3. I've called around and some gold buyers won't give prices over the phone. Why?
I don't know what the big deal is about giving out pricing. My best guess is that buyers that don't want to share pricing because they're worried you’re shopping around. If you call me, I will tell you what I am paying at that time. Keep in mind that until a buyer sees your valuables — it's just an educated guess. For example, if I give you a price on 14k scrap and you bring me gold plated scrap that will negate any previous verbal price.
4. How can you post your buying prices when the prices are constantly changing?

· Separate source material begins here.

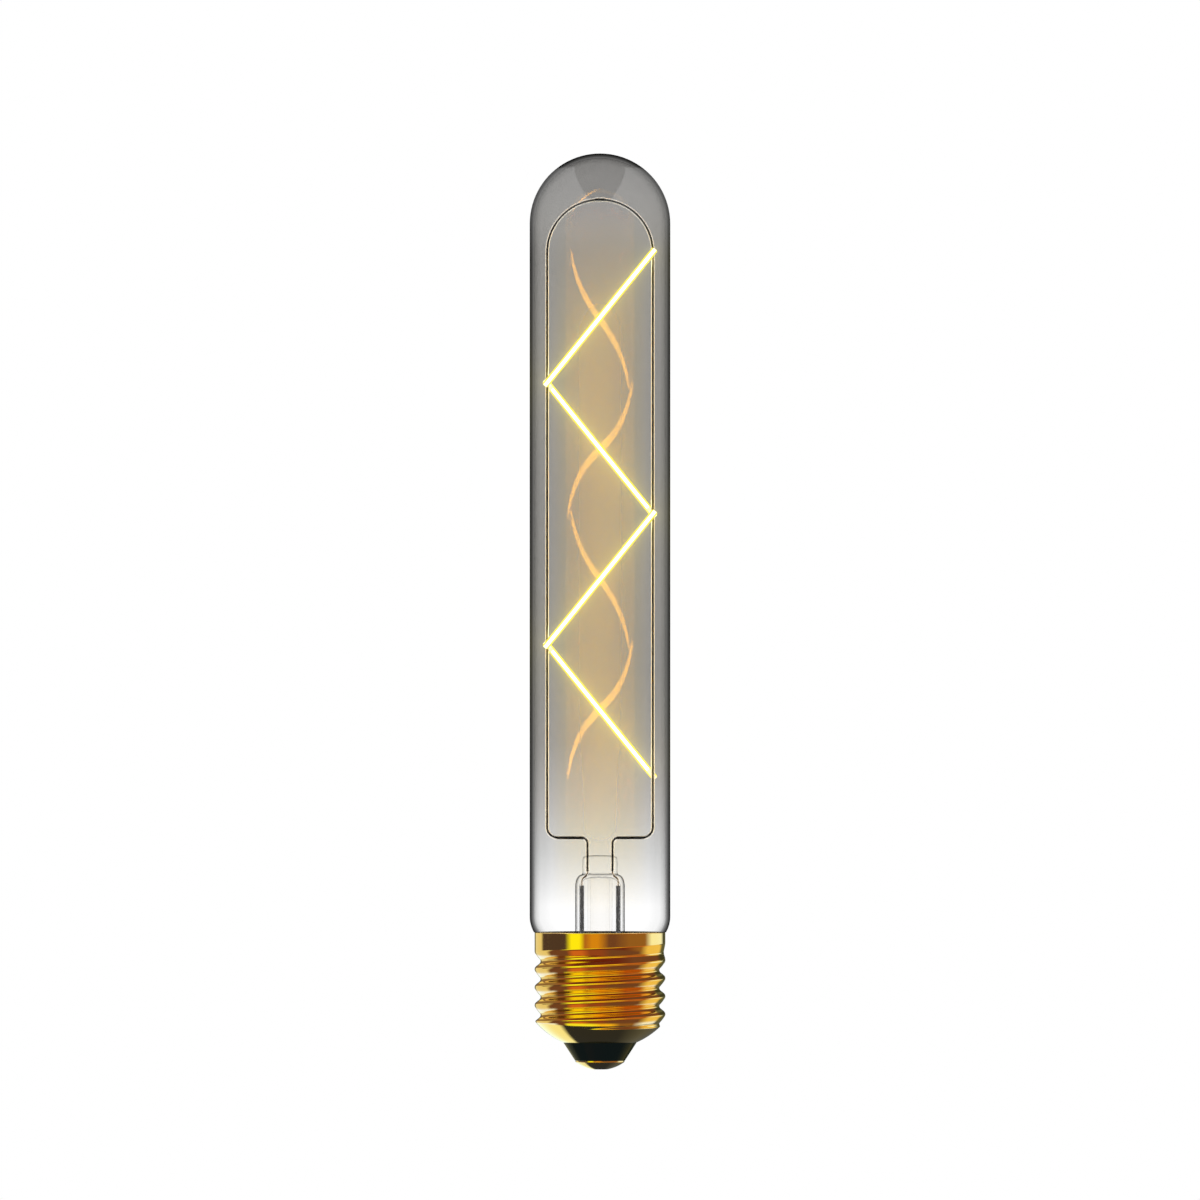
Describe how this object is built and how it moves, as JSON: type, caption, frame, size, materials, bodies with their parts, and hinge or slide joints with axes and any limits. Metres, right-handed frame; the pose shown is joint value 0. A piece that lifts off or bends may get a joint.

I update my buying prices at least every other day. It is no secret that my prices are set to pay 80% to 85%. As long as my posted prices are within that range my pricing is accurate.
5. Why do you want your customers to know what their gold is worth?
I want my customers to get the most they can for their gold. The only way they can accomplish that is to know what they have before they sell it. Sure, it hurts my business when someone uses my information to get more somewhere else. But I want them to know that offering 80% to 85% is at the very top of the market for gold buyers. If you check around there aren't that many of us. In the end, I've found that customers appreciate our straightforward approach. It usually leads to referrals — which are the vital to the buying business.
6. I've been told that gold is a commodity and at any given time has a finite value. So why don't you pay 100%?
Believe it or not I've been asked this question a lot — by some very smart people. The answer is the same for any business. After paying all the expenses associated with operating the business, we expect to retain a small profit. Paying 100% of golds value would put buyers out of business in one day.
7. Does it cost money to refine scrap gold in to pure gold?
Yes, it does cost. We don't get 100% for your gold either, but with the right volume and using an honest refiner we generally return about 98%.
8. Are your buying prices negotiable?
When bidding on larger estates of jewelry and coin collections we always negotiate. This is a competitive business that requires some flexibility. Show me what you have to sell, and we'll work out a fair offer together.
9. I paid a lot money for my gold jewelry. Why is it only worth scrap?
It might be worth more if you can find a fine jewelry store who can sell it as a piece of jewelry. But the reality is jewelry stores are buying gold to resell it just as we do. We lock in the gold price with our refiner right away allowing us to pay you the most for your old gold.
10. A gold buyer scratched my gold and said it was less than the karat marked. How can that be?
The jewelry industry is notorious for what is called “underkarating”. What that means is if it is stamped 14k it might only be 12k. Unless every piece of gold is tested at the time of manufacture — it gets sold on through with the manufacturer's stamp. You'd only discover that it's a lower karat than originally marked when it is refined at a much later time. It's a known problem in the industry that just hasn't been addressed.
11. Is there fake gold out there?
Let me put it this way, you don't want to be buying gold from a guy on a street corner. Gold buyers see fake gold with very good markings almost daily. Just because it says 14k on it doesn't mean it's gold.
12. Your website says you buy gold bullion and coins. Are you really paying 99% of the spot price?
I know what you're thinking, how can he work on a 1% margin. Let me tell you, it isn't easy. But one advantage is that I can sell it instantly, locking in a small profit. Plus, there are no refining costs. So we cut out a lot of expenses when trading bullion.
13. What about United States gold coins?
That's different from gold bullion. There are many factors that determine the value of a gold coin. Some have rare dates or mintmarks, and condition is certainly a factor. I am not a traditional coin shop but I can pay as much as anyone else since most coins that come through a shop get sold to dealers anyway.
14. Do you buy silver bullion and coins as well as gold?
Absolutely. Our buying prices are the same for silver and gold. United States silver coins are evaluated the same, too.
15. I hear silver is very high now. Do you buy silver?
I buy every form of silver out there including old jewelry, sterling flatware, silver art objects, and electrical silver contacts. Plus basically anything silver that was used in making coins, silver jewelry, and industrial items such as silver wire.
16. I took an old diamond ring to a buyer but they wouldn't allow anything for the diamonds and offered to give them back to me. Why can't I get anything for my diamonds?
We will pay you for your diamonds. Every diamond has at least some value. Small and low quality diamonds won't get you much but you should not have to give them away. Higher quality will bring more. Unlike gold, diamonds are not a commodity. So the supply and demand is a factor. Right now a glut of diamonds are on the used market so prices are weak. We will pay you for your diamonds, but unfortunately it's a secondary market so you won't get anywhere near what you paid for them. I suggest to my customers, even at the expense of losing business, to first take your diamond jewelry back to where you bought it to get a bid from them. But more often than not, we're still paying more.
17. Do you buy larger diamonds and estate jewelry that is resalable?
Yes I do. I have been in the jewelry business since 1975 in just about every way imaginable. During that time I have developed the knowledge to make legitimate cash offers along with assembling a network of contacts to quickly sell you items.